Con la transizione ecologica e digitale l’Italia cresce: Pil +1,1% nel 2035

ASviS presenta il Rapporto di Primavera 2025 e traccia gli scenari per il futuro delleconomia italiana 

(di Maria Carla Rota)

Un’importante crescita del Pil rispetto allo scenario base, disoccupazione in calo, servizi pubblici più efficienti, comparti industriali rafforzati e riduzione del debito pubblico, nonostante l’aumento degli investimenti: se l’Italia decidesse di accelerare la transizione ecologica e digitale, ne trarrebbe numerosi benefici. Lo assicura il Rapporto di Primavera 2025 dell’Alleanza Italiana per lo Sviluppo Sostenibile ETS (ASviS), dal titolo Scenari per l’Italia al 2035 e al 2050. Il falso dilemma tra competitività e sostenibilità, realizzato in collaborazione con Oxford Economics.   

Lo scenario Net Zero Transformation 

Il rapporto si concentra su quattro scenari: Net Zero, Transizione Tardiva, Catastrofe Climatica e, infine, Net Zero Transformation, quest’ultimo basato su investimenti pubblici e privati mirati all’azzeramento delle emissioni nette. In questo caso, secondo le simulazioni, già nel 2035 il Pil italiano potrebbe essere più alto dell’1,1% rispetto allo scenario tendenziale, con un tasso di disoccupazione in calo dello 0,7%.  

Il beneficio per il Prodotto interno lordo nel 2050 salirebbe oltre l’8,4% rispetto a quello tendenziale, con un rapporto debito/Pil in miglioramento nonostante l’aumento degli investimenti.  

“È a questo scenario virtuoso che dobbiamo guardare, rispetto agli altri tre analizzati”, sottolinea Enrico Giovannini, direttore scientifico dell’ASviS. “Dobbiamo accelerare la transizione, non rallentarla, e sostenerla con investimenti innovativi a tutto campo, perché questo produrrebbe risultati positivi per tutti i settori, con l’ovvia eccezione dell’estrazione e della produzione di combustibili fossili.” 
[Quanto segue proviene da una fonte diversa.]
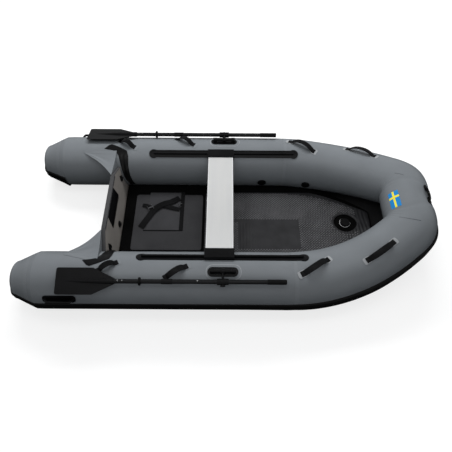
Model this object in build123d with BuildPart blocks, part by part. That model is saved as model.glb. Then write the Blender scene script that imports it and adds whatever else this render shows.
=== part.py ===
from build123d import *
import os
from math import cos, degrees, hypot, pi, radians, sin, sqrt, tan

# Inflatable tender, about three metres long, with a folding-free air floor, a bench on seat rails
# and two oars in rowlocks. Millimetres. +X is forward, +Y is port, +Z is up, and the origin lies
# on the floor under the middle of the boat's length. Stations are distances from the stern tips.

os.makedirs("parts", exist_ok=True)

# Overall sizes
hull_length = 3010
hull_beam = 1500
tube_radius = 195
bow_radius = 176
strake_proud = 8

# Line of the tubes, seen from above
side_bend_angle = 37.5
front_half_width = 98
corner_radius = 200
bow_rise = 145
rise_start_past_bend = 200

# Stern cones
cone_length = 212
cone_tip_radius = 125
cone_dome_length = 52
dome_fullness = 32

# Rubbing strake, angles from the level of the tube's middle, up is positive
strake_skin = 4
strake_top_angle = 4
strake_bottom_angle = -38
upper_rib_angle = 0
lower_rib_angle = -27
rib_half_angle = 2

# Gaps between pieces
glue_gap = 0.3
patch_gap = 0.9
fit_gap = 0.1
slide_gap = 0.8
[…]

Il valore aggiunto settore per settore 

Secondo le previsioni, rispetto allo scenario di base, il valore aggiunto della manifattura resterebbe invariato nel 2035, ma crescerebbe del 9,3% nel 2050; quello dei servizi aumenterebbe dello 0,5% nel 2035 e del 5,9% nel 2050; quello delle costruzioni del 6,9% e del 18,2%; quello dell’agricoltura resterebbe stabile nel 2035, ma crescerebbe del 7,1% nel 2050; quello delle utilities del 13,9% nel 2035 e del 52,6% nel 2050 (con la ricomposizione a favore della generazione e distribuzione di energia elettrica da rinnovabili).  
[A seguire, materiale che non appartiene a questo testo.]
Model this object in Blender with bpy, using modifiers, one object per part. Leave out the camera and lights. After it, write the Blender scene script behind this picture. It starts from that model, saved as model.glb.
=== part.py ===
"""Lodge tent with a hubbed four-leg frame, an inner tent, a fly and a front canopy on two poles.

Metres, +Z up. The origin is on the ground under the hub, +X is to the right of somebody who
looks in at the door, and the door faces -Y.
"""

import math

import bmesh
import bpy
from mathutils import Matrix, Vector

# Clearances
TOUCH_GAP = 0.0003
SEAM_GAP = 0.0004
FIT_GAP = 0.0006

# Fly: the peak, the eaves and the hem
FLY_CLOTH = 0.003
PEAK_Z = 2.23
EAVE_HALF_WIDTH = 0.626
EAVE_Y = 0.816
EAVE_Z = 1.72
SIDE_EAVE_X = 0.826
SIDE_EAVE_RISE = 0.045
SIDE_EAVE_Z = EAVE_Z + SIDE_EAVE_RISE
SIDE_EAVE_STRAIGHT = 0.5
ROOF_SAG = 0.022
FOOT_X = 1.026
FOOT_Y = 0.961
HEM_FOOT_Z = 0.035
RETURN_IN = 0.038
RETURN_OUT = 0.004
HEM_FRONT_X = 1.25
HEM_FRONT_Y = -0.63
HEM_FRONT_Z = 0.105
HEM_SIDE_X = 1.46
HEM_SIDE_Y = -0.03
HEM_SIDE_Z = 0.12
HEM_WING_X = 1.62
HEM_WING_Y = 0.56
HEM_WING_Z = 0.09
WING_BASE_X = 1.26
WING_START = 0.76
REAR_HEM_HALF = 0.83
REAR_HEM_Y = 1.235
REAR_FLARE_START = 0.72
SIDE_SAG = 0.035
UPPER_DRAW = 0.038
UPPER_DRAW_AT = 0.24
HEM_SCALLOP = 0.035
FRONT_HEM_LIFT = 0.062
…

L’industria nel suo complesso misurerebbe un incremento del valore aggiunto del 14,9% al 2050, più di quello previsto per la Germania nello stesso periodo, ma anche per i servizi è previsto un risultato complessivamente positivo, visto che presentano una bassa intensità energetica, che li rende più protetti dai costi della transizione e dalla debolezza della spesa dei consumatori. 

La redditività delle imprese aumenta 

La sostenibilità è una leva strategica per rafforzare il sistema produttivo e sociale del nostro Paese ed è sbagliato pensare che ci sia contrapposizione con la competitività”, commenta Pierluigi Stefanini, presidente dell’ASviS. “Come dimostrano le simulazioni condotte con Oxford Economics, l’inazione ha costi crescenti, mentre investire nella sostenibilità conviene, perché aumenta la redditività delle imprese e genera benessere sociale.” 

Secondo il rapporto, per esempio, le imprese manifatturiere che investono in sostenibilità registrano una produttività più alta del 5-8% rispetto alla media. Quasi il 50% delle imprese italiane ha adottato almeno una pratica di economia circolare con risultati finanziari migliori, maggiori investimenti e minore indebitamento.